Et si on se permettait de rêver ?

« Je crois qu’un homme se termine vers 16-17 ans. A 16-17 ans, un homme a eu tous ses rêves. Il ne les connaît pas tous mais ils sont passés en lui. Il sait s’il a envie de brillance ou de sécurité ou d’aventure. Il a senti le goût des choses et il passe ensuite sa vie à vouloir réaliser ses rêves ».

Jacques Brel, extrait d’un entretien à Knokke ( 1971)

Photo : Etats-Unis

Photo : Etats-Unis

Plonger le regard dans cette photo, c’est comme faire un pas de plus vers un horizon dégagé. Tout paraît possible, au milieu de ce décor dépouillé. Le désert doit avoir une âme.

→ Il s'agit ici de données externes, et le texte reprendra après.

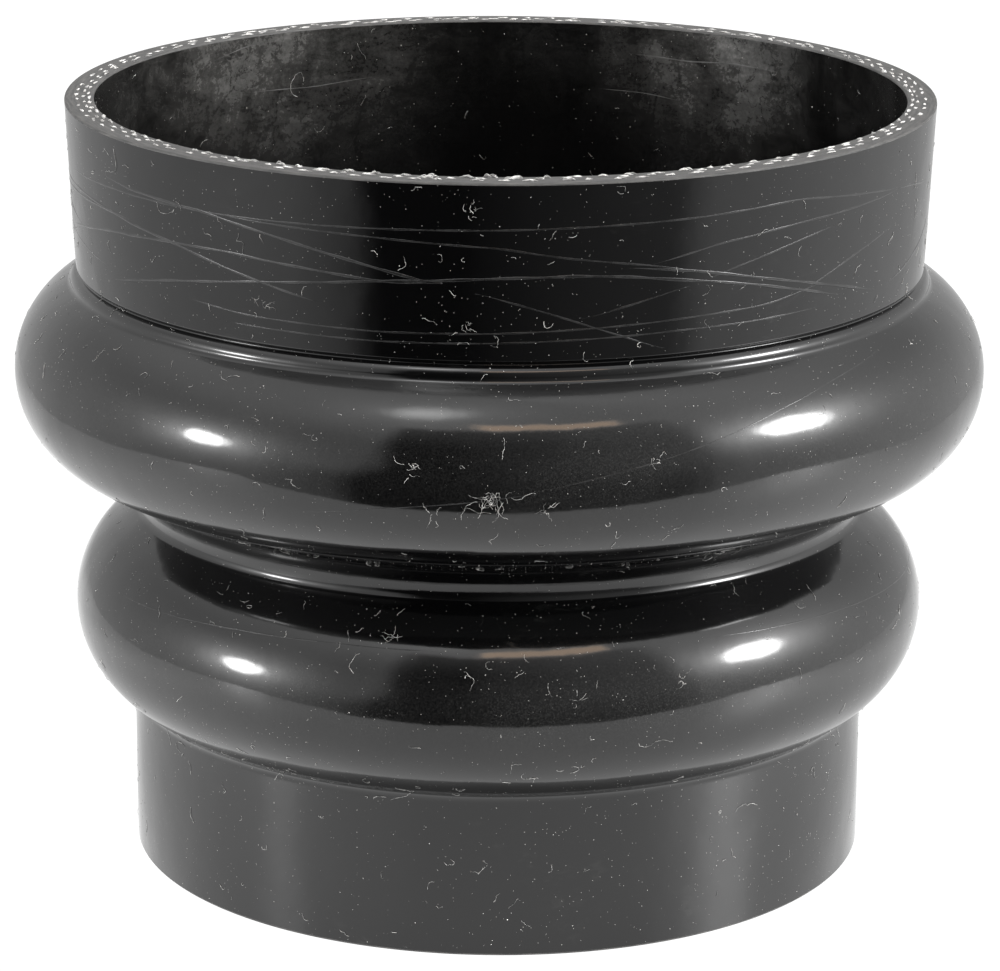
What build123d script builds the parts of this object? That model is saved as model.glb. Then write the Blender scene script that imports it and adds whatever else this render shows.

Il attire les rêveurs et les aventuriers, qui ne doivent pas au fond être si différents.

Dans le langage commun cependant, il y a de nombreuses expressions, qui confondent le rêve avec une chimère, une illusion, un manque de pragmatisme. « Que la réalité ne corresponde pas au rêve, seuls les naïfs s’en étonneront. D’abord, il y eut autant de rêves que de rêveurs. […]. Enfin, et surtout, si les hommes pouvaient réaliser leurs utopies, cela se saurait. — écrit l’historien israélien Élie Barnavi. Cette vision de choses me fait toujours bondir. Car on oublie vite que c’est bien aux rêveurs que nous devons de nombreuses avancées. Il a bien fallu que des hommes et des femmes portent en eux des rêves plus grands qu’eux-même pour arriver au contraire à transformer l’environnement autour d’eux. Et de nombreux auteurs et artistes ont transmis ce message au cours des siècles.

A mon sens, rêver signifie en réalité s’écouter. C’est créer cet espace intérieur, ou tous les sens sont tournés vers le dedans. Rêver c’est d’une certaine manière, visiter l’enfant, l’adolescent, l’être spontané, qui ressentait sans barrières le monde et qui en même temps apprenait à construire le sien.

Où peuvent bien naître les rêves des gens ? Certainement pas dans le mental. On ne rêve pas avec la tête. On écrit des scénarios imaginaires, avec la tête. C’est très différent. Rêver c’est appeler une énergie qui saura quoi faire de nos rêves. Mais comment la mobiliser cette énergie là, celle qui nourrit le rêve, et le nourrit tellement bien, qu’il prend forme, et que progressivement ses contours se dessinent dans la réalité ?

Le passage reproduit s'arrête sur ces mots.